Researchers at Edinburgh University treated zebrafish with drugs which produced a similar reaction to touch or proximity to a predator, leading to increased brain function and production of a protective coating called myelin.
It is too early to say whether increased brain function leads to more myelin production in humans, according to researchers.
But other studies have shown that activities such as learning the piano, juggling or doing puzzles stimulates brain growth, Edinburgh University researcher Dr Sigrid Mensch said.
"At the moment we are just looking at brain activity, which is a very complex system, so we couldn't predict that doing crosswords would eventually lead to more myelin," she said.
"But there are other studies that show something like learning the piano or juggling have increased white matter, which is essentially myelinated axons.
"At the moment we have just been looking at a very particular type of brain activity, so we couldn't be sure that crossword-solving would be a treatment.
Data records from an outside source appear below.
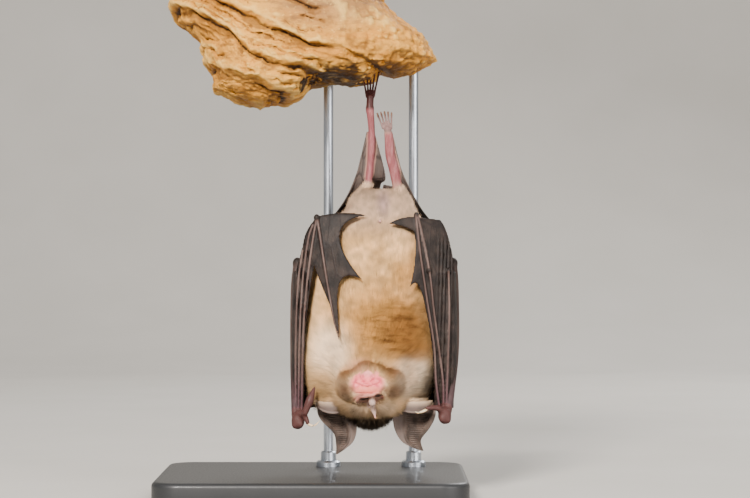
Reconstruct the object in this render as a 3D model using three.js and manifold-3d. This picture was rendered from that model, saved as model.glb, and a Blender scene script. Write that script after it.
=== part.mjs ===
// A horseshoe bat hanging head down by one foot from a piece of cave rock, on a plain display stand.
// Millimetres, +Z up. The bat's belly faces -Y; "left" and "right" are as seen from that side.
// The origin is the centre of the stand's underside.
import * as THREE from 'three';
import { mergeVertices } from 'three/addons/utils/BufferGeometryUtils.js';
import Module from 'manifold-3d';

const wasm = await Module();
wasm.setup();

// ---- driving dimensions -------------------------------------------------------------------------
const gap = 0.3; // clearance between pieces that touch
const hangX = 19.5; // the leg that grips hangs this far right of the stand's centre
const baseSize = { x: 98, y: 78, z: 8, corner: 9 };
const rod = { radius: 1.6, x: [-15, 13], y: 22, bottom: 3, top: 145 };
const wingSpread = 28.3; // half-width of the round surface that the folded wings lie on
const sheetThick = 0.6; // wing skin
const squareness = 2.4; // of the trunk's cross-section: 2 is an ellipse

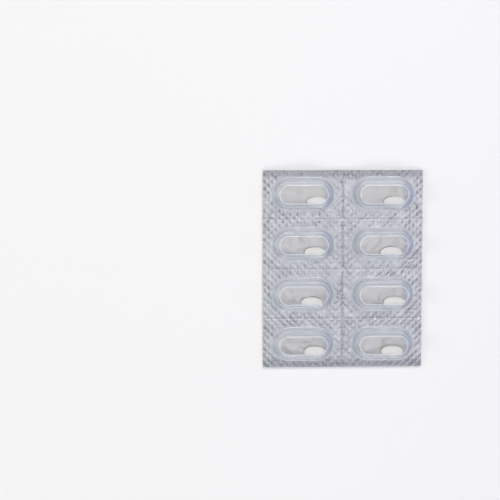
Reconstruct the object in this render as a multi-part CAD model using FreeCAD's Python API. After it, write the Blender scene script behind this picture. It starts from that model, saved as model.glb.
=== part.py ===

"The drugs increased the escape response in the zebrafish, which is triggered by the sight of a predator or a touch that leads to increased movement.
"We then saw increased myelin generation, but it's very complex so it might not be translatable to humans."
Myelin protects nerve fibres, known as axons, and speeds up the transfer of information.
Damage to this protective coating is known to contribute to diseases such as MS, which affects balance, movement and vision.
Drugs that suppressed brain function in the zebrafish led to a drop in myelin while drugs that increased brain function boosted myelin by 40%.
Until now, it was not known how brain activity controls production of myelin by specialist cells.
Dr David Lyons, of the University of Edinburgh's Centre for Neuroregeneration, who led the study, said: "We have a long way to go before we fully understand how our brain activity regulates myelin production, but the fact that this is even something that the brain can do is a good news story.
"We are hopeful that one day in the future we may be able to translate this type of discovery to help treat disease and to maintain a healthy nervous system through life."
Dr Emma Gray, head of biomedical research at the MS Society, said: "The more we learn about how myelin production happens in the brain, the more chance we have of developing effective and targeted therapies to repair myelin in people with MS."
The study, published in the journal Nature Neuroscience, was funded by The Wellcome Trust, the Biotechnology and Biological Sciences Research Council and the Lister Research Prize.